The logo also appears on the dial and on the clasp, though on the latter a letter “Z” milled into the star’s center detracts from its appearance. The clasp is not as well made as the rest of the watch. Although it is milled from a solid block of steel, it doesn’t have much individualized styling and its prong is made from a bent piece of sheet metal. The alligator-leather strap, by contrast, makes a very good impression: it is sewn by hand, its cut edges are perfectly lacquered, and its several layers of leather are fully glued. Plus, its underside is covered with a layer of perspiration-resistant rubber.

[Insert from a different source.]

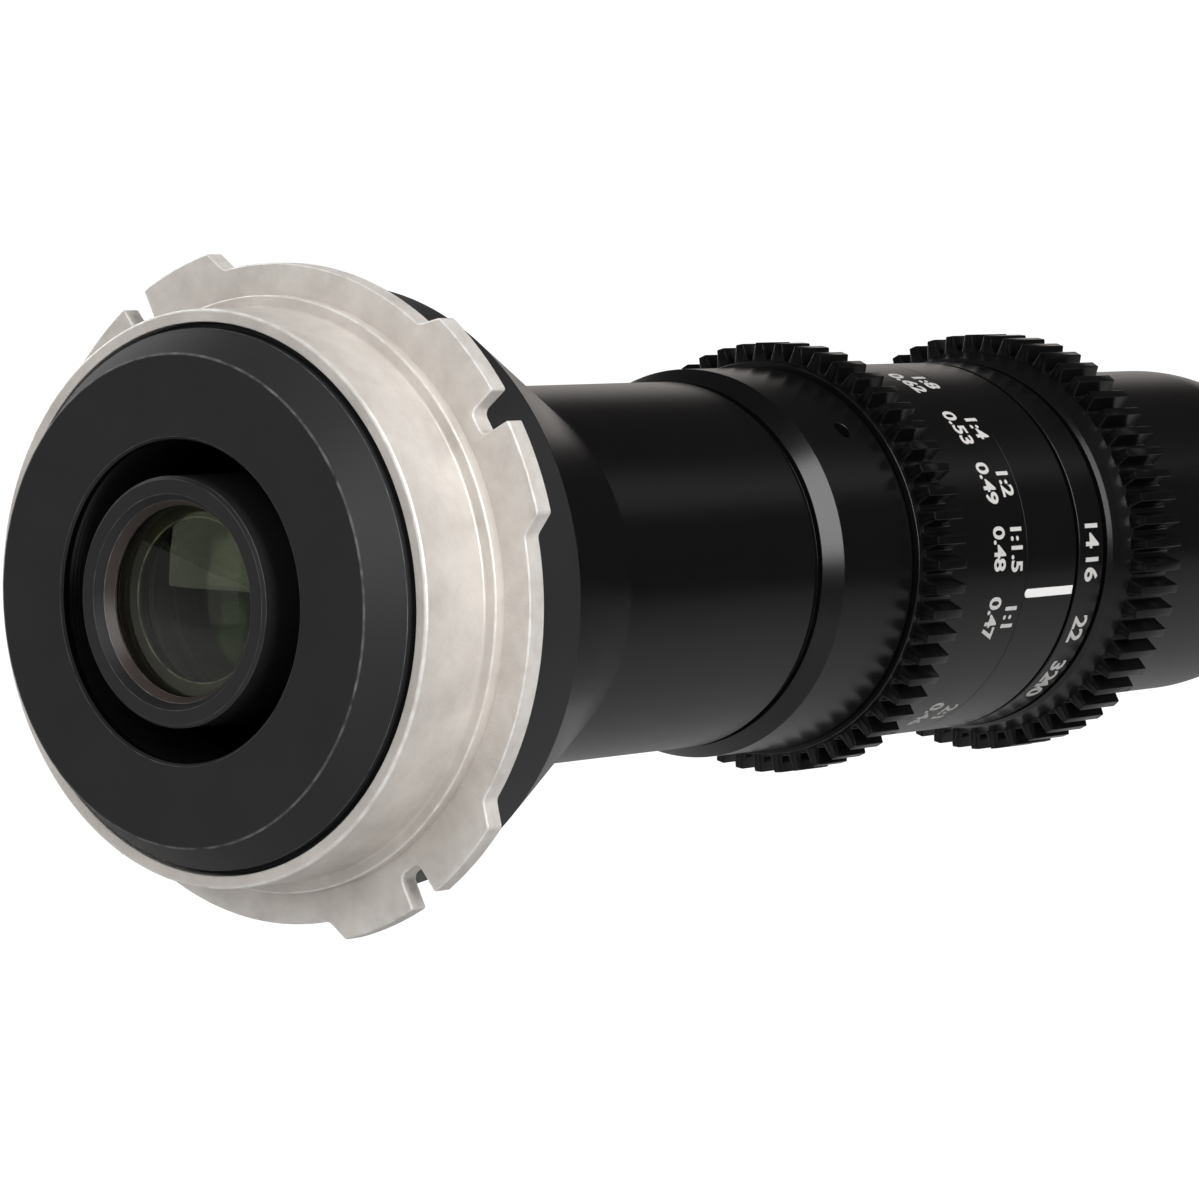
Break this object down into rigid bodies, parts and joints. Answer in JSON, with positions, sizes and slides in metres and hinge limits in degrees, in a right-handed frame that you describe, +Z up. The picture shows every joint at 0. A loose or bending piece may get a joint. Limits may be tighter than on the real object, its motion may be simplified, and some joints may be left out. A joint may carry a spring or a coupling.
{
  "type": "macro probe lens",
  "caption": "Long thin macro probe lens with a four-lug cine mount, geared focus and aperture rings, a moving iris and a lit tip.",
  "frame": {"origin": "on the optical axis at the mount's seat face", "axes": "+Y along the optical axis from the mount to the tip, +Z up, the index line faces +X"},
  "size_m": [0.0624, 0.4142, 0.0624],
  "materials": {
    "mount_steel": "satin",
    "brass": "satin",
    "dark_steel": "satin",
    "baffle_black": "matte",
    "anodised_black": "satin",
    "cell_black": "matte",
    "glass": "gloss",
    "inner_aluminium": "satin",
    "pin_steel": "gloss",
    "white_fill": "matte",
    "seal_rubber": "matte",
    "socket_steel": "gloss",
    "flex": "matte",
    "board_white": "matte",
    "led_yellow": "gloss",
    "window_white": "matte",
    "blade_black": "matte"
  },
  "bodies": {
    "body": {"mount_flange": "mount_steel", "mount_shim": "brass", "mount_screws": "dark_steel", "rear_baffle": "baffle_black", "mount_adapter": "anodised_black", "rear_cell": "cell_black", "rear_retaining_ring": "cell_black", "rear_element": "glass", "rear_spacer": "cell_black", "rear_doublet": "glass", "rear_barrel": "anodised_black", "barrel_sleeve": "anodised_black", "grub_screws": "dark_steel", "inner_barrel": "inner_aluminium", "index_ring": "anodised_black", "index_mark": "white_fill", "iris_base": "cell_black", "iris_cover": "cell_black", "nose": "anodised_black", "nose_seal": "seal_rubber", "probe_tube": "anodised_black", "relay_tube": "inner_aluminium", "collimator_lens": "glass", "relay_lenses": "glass", "relay_spacers": "cell_black", "power_socket": "socket_steel", "socket_pin": "brass", "led_flex": "flex", "tip_bezel": "anodised_black", "tip_gasket": "seal_rubber", "led_board": "board_white", "leds": "led_yellow", "light_window": "window_white", "front_cell": "cell_black", "objective_lens": "glass", "front_element": "glass", "front_retaining_ring": "cell_black"},
    "focus_ring": {"focus_ring": "anodised_black", "focus_cam": "brass"},
    "focus_carriage": {"focus_carriage": "inner_aluminium", "cam_pins": "pin_steel", "focus_doublet": "glass", "focus_element": "glass", "focus_retaining_rings": "cell_black"},
    "aperture_ring": {"aperture_ring": "anodised_black", "aperture_key": "pin_steel", "iris_drive_ring": "inner_aluminium"},
    "iris_blade_1": {"iris_blade_1": "blade_black"},
    "iris_blade_2": {"iris_blade_2": "blade_black"},
    "iris_blade_3": {"iris_blade_3": "blade_black"},
    "iris_blade_4": {"iris_blade_4": "blade_black"},
    "iris_blade_5": {"iris_blade_5": "blade_black"},
    "iris_blade_6": {"iris_blade_6": "blade_black"},
    "iris_blade_7": {"iris_blade_7": "blade_black"}
  },
  "joints": [
    {"name": "focus_turn", "type": "hinge", "parent": "body", "child": "focus_ring", "pos_m": [0, 0.08545, 0], "axis": [0, 1, 0], "range_deg": [-49, 140]},
    {"name": "focus_slide", "type": "slide", "parent": "body", "child": "focus_carriage", "axis": [0, 1, 0], "range_m": [-0.00208, 0.00593]},
    {"name": "aperture_turn", "type": "hinge", "parent": "body", "child": "aperture_ring", "pos_m": [0, 0.11385, 0], "axis": [0, 1, 0], "range_deg": [-41, 18]},
    {"name": "blade_swing_1", "type": "hinge", "parent": "body", "child": "iris_blade_1", "pos_m": [0, 0.11265, 0.015], "axis": [0, 1, 0], "range_deg": [-4.95, 11.27]},
    {"name": "blade_swing_2", "type": "hinge", "parent": "body", "child": "iris_blade_2", "pos_m": [0.01173, 0.113, 0.00935], "axis": [0, 1, 0], "range_deg": [-4.95, 11.27]},
    {"name": "blade_swing_3", "type": "hinge", "parent": "body", "child": "iris_blade_3", "pos_m": [0.01462, 0.11335, -0.00334], "axis": [0, 1, 0], "range_deg": [-4.95, 11.27]},
    {"name": "blade_swing_4", "type": "hinge", "parent": "body", "child": "iris_blade_4", "pos_m": [0.00651, 0.1137, -0.01351], "axis": [0, 1, 0], "range_deg": [-4.95, 11.27]},
    {"name": "blade_swing_5", "type": "hinge", "parent": "body", "child": "iris_blade_5", "pos_m": [-0.00651, 0.11405, -0.01351], "axis": [0, 1, 0], "range_deg": [-4.95, 11.27]},
    {"name": "blade_swing_6", "type": "hinge", "parent": "body", "child": "iris_blade_6", "pos_m": [-0.01462, 0.1144, -0.00334], "axis": [0, 1, 0], "range_deg": [-4.95, 11.27]},
    {"name": "blade_swing_7", "type": "hinge", "parent": "body", "child": "iris_blade_7", "pos_m": [-0.01173, 0.11475, 0.00935], "axis": [0, 1, 0], "range_deg": [-4.95, 11.27]}
  ],
  "couplings": [
    {"joint": "focus_slide", "follows": "focus_turn", "m_per_rad": 0.0024252},
    {"joint": "blade_swing_1", "follows": "aperture_turn", "ratio": -0.27458},
    {"joint": "blade_swing_2", "follows": "aperture_turn", "ratio": -0.27458},
    {"joint": "blade_swing_3", "follows": "aperture_turn", "ratio": -0.27458},
    {"joint": "blade_swing_4", "follows": "aperture_turn", "ratio": -0.27458},
    {"joint": "blade_swing_5", "follows": "aperture_turn", "ratio": -0.27458},
    {"joint": "blade_swing_6", "follows": "aperture_turn", "ratio": -0.27458},
    {"joint": "blade_swing_7", "follows": "aperture_turn", "ratio": -0.27458}
  ]
}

Manufacturer: Zenith, Rue des Billodes 34-36, CH-2400 Le Locle, Switzerland

Reference number:


Functions: Hours, minutes, small seconds, outsize date, moon-phase display, stop-seconds function

Movement: Manufacture Caliber Elite 691, automatic; 28,800 vph; 27 jewels; adjusted via index with setscrew; Kif shock absorption; power reserve of at least 50 hours; diameter = 25.5 mm, height = 5.7 mm

Case: Stainless steel, slightly curved sapphire crystal with nonreflective coating on both surfaces, caseback with sapphire window held in place by four screws, water

Strap and clasp: Hand-sewn cut alligator skin with stainless-steel, pronged buckle.


+ Elegant design

+ Very comfortable on the wrist

+ Clever mechanism for changing the date


— Sometimes hard to read

— Mediocre clasp

THE WATCH’S FINE craftsmanship and user-friendly functions leave very little to criticize, and its wearing comfort is also very good. This 73-gram watch lies flat and snug on the wrist, although the somewhat sharp lugs might occasionally scratch your wrist when you’re putting the watch on.

The only real problem with the watch is that it is not always easy to read. The contrast between the hands and the dial isn’t especially strong, and the two larger hands are difficult to tell apart at the full hours, when each hand is perfectly lined up with an index so that the hand and index visually combine to form one long bar. At these moments, the baton formed by the hour hand and its index is almost indistinguishable from the one created by the minute hand and its index. However, this doesn’t much dim the glow of this moon-phase watch.